** start of DATA LINES **

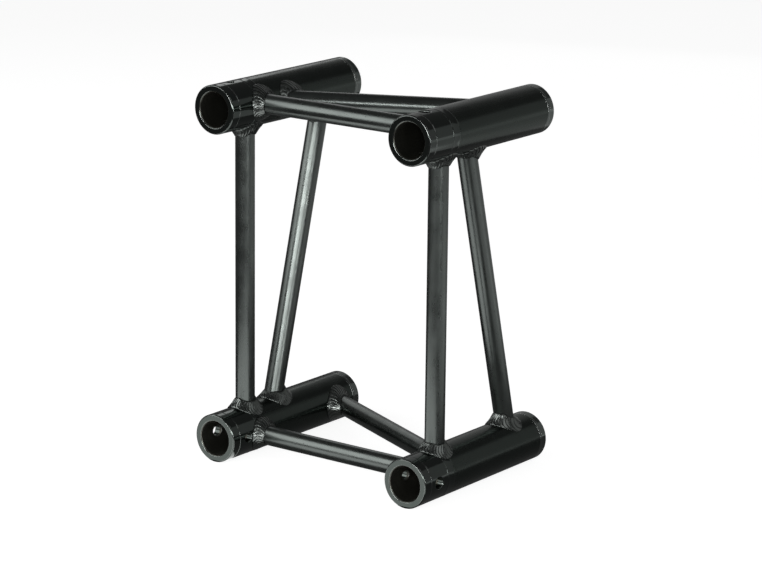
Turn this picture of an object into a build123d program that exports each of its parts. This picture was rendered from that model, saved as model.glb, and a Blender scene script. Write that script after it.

** end of DATA LINES **
** start of DATA LINES **

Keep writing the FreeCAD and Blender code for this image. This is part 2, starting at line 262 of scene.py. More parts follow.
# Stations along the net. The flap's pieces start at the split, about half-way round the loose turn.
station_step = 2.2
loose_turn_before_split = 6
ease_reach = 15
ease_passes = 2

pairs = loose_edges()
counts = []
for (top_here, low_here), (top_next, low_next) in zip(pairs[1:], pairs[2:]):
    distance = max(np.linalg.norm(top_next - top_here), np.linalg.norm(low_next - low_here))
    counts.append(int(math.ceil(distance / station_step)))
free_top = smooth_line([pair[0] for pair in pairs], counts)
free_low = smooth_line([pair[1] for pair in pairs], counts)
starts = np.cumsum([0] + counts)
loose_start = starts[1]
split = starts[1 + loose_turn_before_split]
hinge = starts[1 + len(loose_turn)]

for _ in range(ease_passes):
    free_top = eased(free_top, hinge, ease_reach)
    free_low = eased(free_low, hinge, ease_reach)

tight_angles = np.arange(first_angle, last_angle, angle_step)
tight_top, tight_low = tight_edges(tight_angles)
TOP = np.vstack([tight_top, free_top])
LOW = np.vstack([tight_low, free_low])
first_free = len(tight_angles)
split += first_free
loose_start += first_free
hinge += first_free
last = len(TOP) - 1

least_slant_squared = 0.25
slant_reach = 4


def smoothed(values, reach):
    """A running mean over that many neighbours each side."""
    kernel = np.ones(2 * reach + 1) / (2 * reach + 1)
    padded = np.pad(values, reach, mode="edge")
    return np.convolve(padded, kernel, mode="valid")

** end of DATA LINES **
** start of DATA LINES **

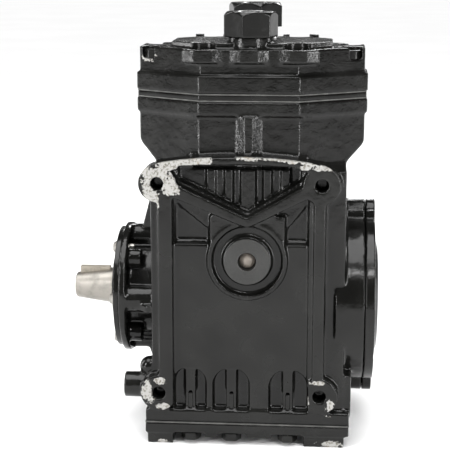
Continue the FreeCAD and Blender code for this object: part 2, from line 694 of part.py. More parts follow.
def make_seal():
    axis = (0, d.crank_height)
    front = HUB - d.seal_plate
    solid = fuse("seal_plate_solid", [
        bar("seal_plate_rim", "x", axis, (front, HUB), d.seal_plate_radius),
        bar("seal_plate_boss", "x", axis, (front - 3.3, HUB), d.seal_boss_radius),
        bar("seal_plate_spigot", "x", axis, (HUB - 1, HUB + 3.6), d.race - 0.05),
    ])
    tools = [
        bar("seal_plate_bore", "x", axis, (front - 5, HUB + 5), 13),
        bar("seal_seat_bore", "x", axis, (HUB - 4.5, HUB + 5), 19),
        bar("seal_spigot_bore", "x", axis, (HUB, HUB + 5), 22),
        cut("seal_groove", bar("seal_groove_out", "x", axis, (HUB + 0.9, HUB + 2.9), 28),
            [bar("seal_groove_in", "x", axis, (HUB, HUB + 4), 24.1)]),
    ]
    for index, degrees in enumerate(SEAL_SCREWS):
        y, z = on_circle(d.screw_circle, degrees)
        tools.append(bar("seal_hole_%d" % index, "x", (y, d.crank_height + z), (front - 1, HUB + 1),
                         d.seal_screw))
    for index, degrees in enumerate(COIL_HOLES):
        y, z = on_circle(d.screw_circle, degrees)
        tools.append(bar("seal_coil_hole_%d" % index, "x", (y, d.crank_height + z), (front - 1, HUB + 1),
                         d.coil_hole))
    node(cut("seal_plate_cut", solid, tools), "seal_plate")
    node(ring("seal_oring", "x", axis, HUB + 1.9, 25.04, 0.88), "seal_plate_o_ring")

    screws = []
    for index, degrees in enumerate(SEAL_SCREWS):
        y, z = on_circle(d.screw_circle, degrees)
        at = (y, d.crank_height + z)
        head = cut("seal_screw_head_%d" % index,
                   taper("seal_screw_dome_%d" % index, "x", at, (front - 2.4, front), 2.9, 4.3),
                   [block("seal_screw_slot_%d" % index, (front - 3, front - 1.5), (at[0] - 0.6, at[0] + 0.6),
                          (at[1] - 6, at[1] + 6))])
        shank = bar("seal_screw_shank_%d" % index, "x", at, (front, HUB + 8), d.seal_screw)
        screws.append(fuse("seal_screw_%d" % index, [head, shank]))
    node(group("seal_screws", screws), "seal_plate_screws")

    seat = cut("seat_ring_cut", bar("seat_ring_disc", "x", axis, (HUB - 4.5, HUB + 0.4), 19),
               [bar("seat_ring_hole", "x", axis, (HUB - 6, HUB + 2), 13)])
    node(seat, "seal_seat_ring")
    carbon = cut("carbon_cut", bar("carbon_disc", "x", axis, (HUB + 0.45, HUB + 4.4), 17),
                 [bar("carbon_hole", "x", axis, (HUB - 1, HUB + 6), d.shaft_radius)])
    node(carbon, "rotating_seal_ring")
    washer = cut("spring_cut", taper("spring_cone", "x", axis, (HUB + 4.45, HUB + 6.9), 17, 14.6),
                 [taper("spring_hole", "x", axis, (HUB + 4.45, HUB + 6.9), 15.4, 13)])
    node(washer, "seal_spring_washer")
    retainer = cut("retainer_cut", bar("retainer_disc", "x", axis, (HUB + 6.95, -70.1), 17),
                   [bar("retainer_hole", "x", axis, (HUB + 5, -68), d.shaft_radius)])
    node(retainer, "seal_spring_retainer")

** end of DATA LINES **

# EXERCISE
Your task is to list each line of the records with the word "that".

# PROBLEM SOLUTION
Turn this picture of an object into a build123d program that exports each of its parts. This picture was rendered from that model, saved as model.glb, and a Blender scene script. Write that script after it.
    """A running mean over that many neighbours each side."""